Stormwater Engineering Projects

Picture of Big Tujunga Wash Mitigation Area



Please be aware that maintenance activities will be conducted throughout the Big Tujunga Wash Mitigation Area (Mitigation Area) through December 2021. Work crews will be present on site to conduct invasive plant removal (using mechanical removal methods such as hand-pulling, digging, and weed-whacking), trails clearing and care, and monthly invasive wildlife maintenance to protect native habitat that supports sensitive, threatened, and endangered species on site.

While working, crews will be practicing social distancing and wearing face coverings when in close proximity to others per LA County Health Officer's advice on Covid-19 precautions. Vegetation trimming and removal will continue as necessary in the southern portions of the Mitigation Area to improve public safety and reduce the probability of loss of adjacent structures from potential fires.

Crews will also respond, as needed, to any trail issues that may arise. Crews generally will work between 7 a.m. and 4 p.m., Monday through Friday. No work will be conducted on the weekends. This work is being performed by Chambers Group, an environmental consulting firm, under supervision of Los Angeles County Public Works (Public Works).

Please be aware that planned maintenance activities at the Tujunga Ponds may involve the use of small (non-mechanized) boats, fishing nets, rods and reels and other equipment that is not authorized for public use within the Mitigation Area. This equipment is authorized by Public Works to help facilitate specific maintenance tasks. Crews will also conduct invasive wildlife maintenance within Haines Canyon Creek. If you are uncertain whether observed activities in the Creek or Ponds are authorized maintenance, please contact Public Works. No fishing, swimming, wading, damming of the Creek or other disturbances are permitted in the Mitigation Area.

Trapping of the parasitic brown-headed cowbird will be conducted between April and end of June. During this period, you may see the brown-headed cowbird traps onsite. Please, do not approach or tamper with the traps. The traps are serviced daily to provide fresh food and water to any birds inside, and to perform maintenance on the traps, as needed. Brown-headed cowbird trapping is critical to help protect sensitive songbird species such as the least Bell’s vireo.

Least Bell’s vireos, a state- and federally-listed endangered species, were observed nesting in the Mitigation Area in 2020; this is the first time least Bell’s vireos have been documented onsite since the inception of the Mitigation Area.

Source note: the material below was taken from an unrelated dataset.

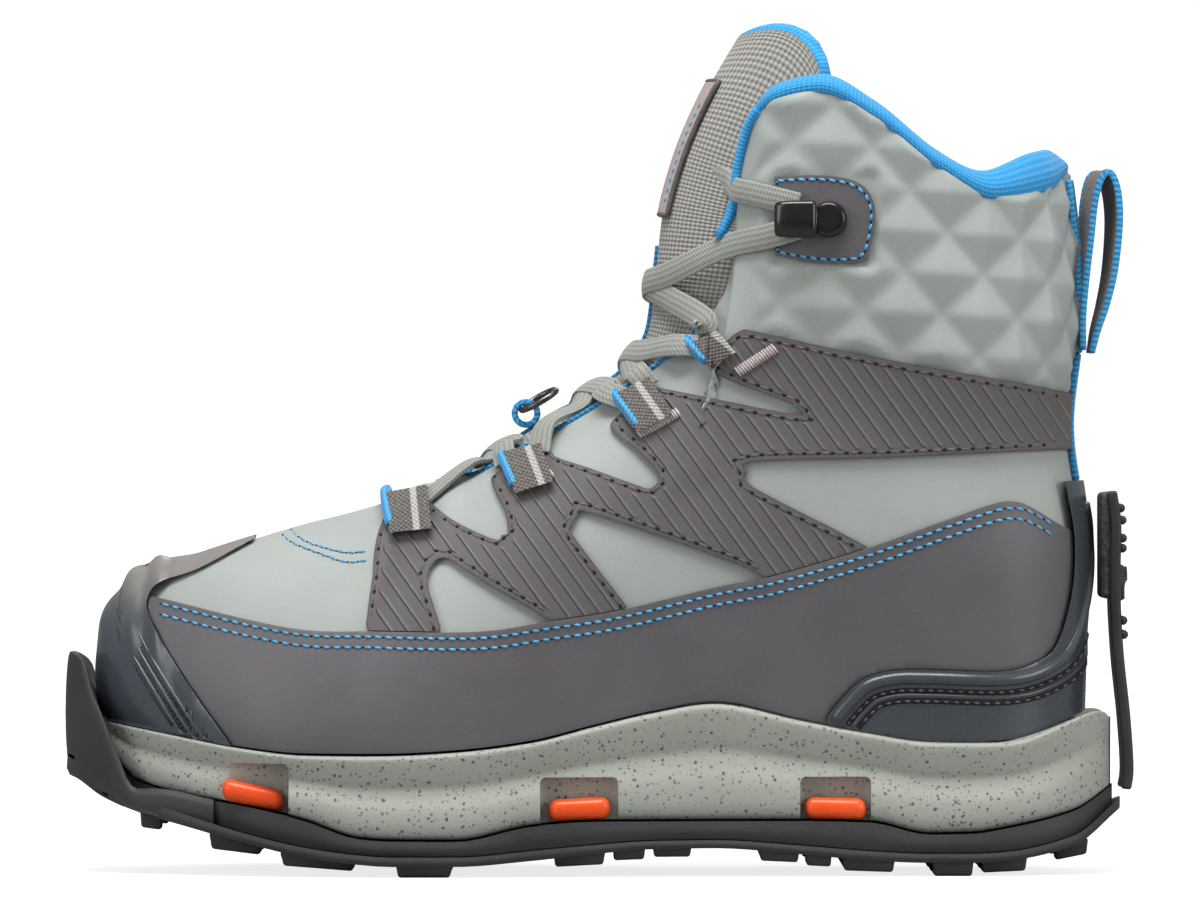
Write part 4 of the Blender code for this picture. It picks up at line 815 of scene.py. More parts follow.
def drawPrism(outline, low, high):
    bm = bmesh.new()
    verts = [bm.verts.new((point[0], low, point[1])) for point in outline]
    for a, b in zip(verts, verts[1:] + verts[:1]):
        bm.edges.new((a, b))
    made = bmesh.ops.extrude_edge_only(bm, edges=bm.edges[:])
    moved = [item for item in made["geom"] if isinstance(item, bmesh.types.BMVert)]
    bmesh.ops.translate(bm, verts=moved, vec=(0, high - low, 0))
    bmesh.ops.holes_fill(bm, edges=[edge for edge in bm.edges if edge.is_boundary], sides=0)
    bmesh.ops.recalc_face_normals(bm, faces=bm.faces)
    bmesh.ops.triangulate(bm, faces=[face for face in bm.faces if len(face.verts) > 4])
    return addPiece("cutter", bm, blackAcetal, None)


def insetsFrom(line, points, closed=False):
    # Distance in side view from each point to the line, in metres.
    line = np.array([tuple(point) for point in line])
    starts, stops = (line, np.roll(line, -1, 0)) if closed else (line[:-1], line[1:])
    points = np.array(points)
    best = np.full(len(points), 1.0)
    for a, b in zip(starts, stops):
        ab = b - a
        t = np.clip(((points - a) @ ab) / max(ab @ ab, 1e-12), 0, 1)
        best = np.minimum(best, np.linalg.norm(points - (a + t[:, None] * ab), axis=1))
    return best


def grow(outline, gap):
    # The closed outline with every corner moved outwards, or inwards where the gap is negative.
    count = len(outline)
    turned = sum(outline[i - 1][0] * outline[i][1] - outline[i][0] * outline[i - 1][1] for i in range(count))
    sign = 1 if turned > 0 else -1
    grown = []
    for i, here in enumerate(outline):
        one, two = here - outline[i - 1], outline[(i + 1) % count] - here
        one = Vector((one.y, -one.x)).normalized()
        two = Vector((two.y, -two.x)).normalized()
        out = (one + two).normalized()
        grown.append(here + out * sign * gap / max(out.dot(one), 0.5))
    return grown


def bandBelow(edge):
    # The edge, closed along the top of the midsole.
    steps = [k / 60 for k in range(61)]
    floor = [Vector(((s - 0.5) * last["length"], 0)) for s in steps]
    floor = [p for p in floor if edge[0][0] < p[0] < edge[-1][0]]
    floor = [Vector((edge[0][0], 0))] + floor + [Vector((edge[-1][0], 0))]
    for p in floor:
        p.y = soleLine("top", p.x) + last["seat"] * 0.3
    return list(edge) + floor[::-1]


def makeOverlay(name, outline, finish, slotName, nodes, size, place, relief=None, edge=None, drops=()):
    # A sheet cut to its side-view outline. Size gives the grid, how far off the last it lies and its thickness.
    bm = lastGrid(size["columns"], size["rows"], place)
    outs = [vert.normal.copy() for vert in bm.verts]
    tip = ribPoint(1.0, outer, 1.0)  # the ribs of the toe all meet here, so the sheet takes its direction from round about
    gaps = [(vert.co - tip).length for vert in bm.verts]
    ring = [out for out, gap in zip(outs, gaps) if 4 * mm < gap < 7 * mm]
    if ring:
        mean = sum(ring, Vector()).normalized()
        outs = [out.lerp(mean, fade(gap, 6 * mm, 3 * mm)).normalized() for out, gap in zip(outs, gaps)]
    for step in range(size.get("even", 0)):
        sums = [sum((outs[edge.other_vert(vert).index] for edge in vert.link_edges), outs[vert.index]) for vert in bm.verts]
        outs = [total.normalized() for total in sums]
    rise = [size["off"] + size["thick"]] * len(outs)
    if relief:
        near = insetsFrom(edge, [(vert.co.x, vert.co.z) for vert in bm.verts])
        rise = [high + relief(vert.co, inset) for high, vert, inset in zip(rise, bm.verts, near)]
    for vert, out, high in zip(bm.verts, outs, rise):
        vert.co += out * high
    obj = addPiece(name, bm, finish, slotName, nodes)
    thicken(obj, size["thick"])
    cutters = [drawPrism(outline, -0.07, 0.07)]
    carve(obj, cutters, "INTERSECT")
    rooms = [drawPrism(room, -0.07, 0.07) for room in drops]
    carve(obj, rooms)
    for cutter in cutters + rooms:
        bpy.data.objects.remove(cutter)
    if size.get("soft"):
        softenEdges(obj, size["soft"])
    smoothSharp(obj)
    layer = obj.data.attributes.new("inset", "FLOAT", "POINT")
    spots = [(vert.co.x, vert.co.z) for vert in obj.data.vertices]
    layer.data.foreach_set("value", insetsFrom(outline, spots, True) / mm)
    return obj


def setCloth(obj, place):
    # Gives a piece its own map in millimetres, for a weave that follows it.
    layer = obj.data.uv_layers.new(name="cloth")
    for loop in obj.data.loops:
        layer.data[loop.index].uv = place(obj.data.vertices[loop.vertex_index].co)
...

Please help protect the least Bell’s vireo and other sensitive species by staying on authorized trails and keeping companion animals leashed so that they do not wander into habitat areas where birds may be nesting.

There are bilingual Chambers Group biologists onsite during peak-use weekends this summer. Onsite biologists are happy to provide educational information and answer questions about the Mitigation Area while maintaining appropriate social distance and wearing masks. The onsite biologists value user ideas, concerns, and feedback and would love to hear from you!

Please be watchful when riding horses or hiking in the vicinity where maintenance crews are working. Crews will be cautious when equestrian riders or hikers are nearby, but it is best to avoid active work areas whenever possible. If you do come upon a crew, please call out to them if they do not see you so they can stop their equipment and allow you to pass by safely.

The 15th Annual Trails Cleanup Day is tentatively planned to occur in October.

The Community Action Committee (CAC) meeting is tentatively planned for the end of July 2021 and is anticipated to be held virtually. Further details will be posted and distributed when available.

Experts at Chambers Group monitor all maintenance activities to ensure that sensitive biological resources are not negatively impacted during maintenance activities. If you have any questions regarding planned maintenance activities, please contact Public Works at


The Big Tujunga Wash Mitigation Area was purchased by the Los Angeles County Flood Control District in 1998 to compensate for habitat loss from other projects. The site encompasses approximately 210 acres of land located in the City of Los Angeles-Sunland area.

For nearly two decades the Mitigation Area's native alluvial scrub, cottonwood-willow riparian, and oak-sycamore woodland plant communities accommodated miles of winding equestrian and hiking trails and provided suitable or potential habitat for a number of endangered, threatened, and sensitive plant and wildlife species including Davidson's bushmallow, Plummer's mariposa lily, slender-horned spineflower, San Diego horned lizard, black-crowned night heron, great blue heron, Cooper's hawk, loggerhead shrike, southwestern willow flycatcher, least Bell's vireo, and Santa Ana sucker.

In December of 2017, the Creek Fire burned through the Mitigation Area, leaving these plant communities severely fire-damaged or destroyed. While goals for the Mitigation Area ultimately remain the same, the plans to reach those goals were revised in 2018, shifting from a highly maintenance-based approach to one of restoration and maintenance.

The Creek Fire, while devastating to the Mitigation Area, has provided a wealth of opportunity to reestablish trails and restore habitat function that is essential for sensitive wildlife species to thrive. During the Mitigation Area's recovery process, implementation efforts will focus heavily on invasive plant and wildlife removal in order to support the return of native habitat and wildlife to the Mitigation Area.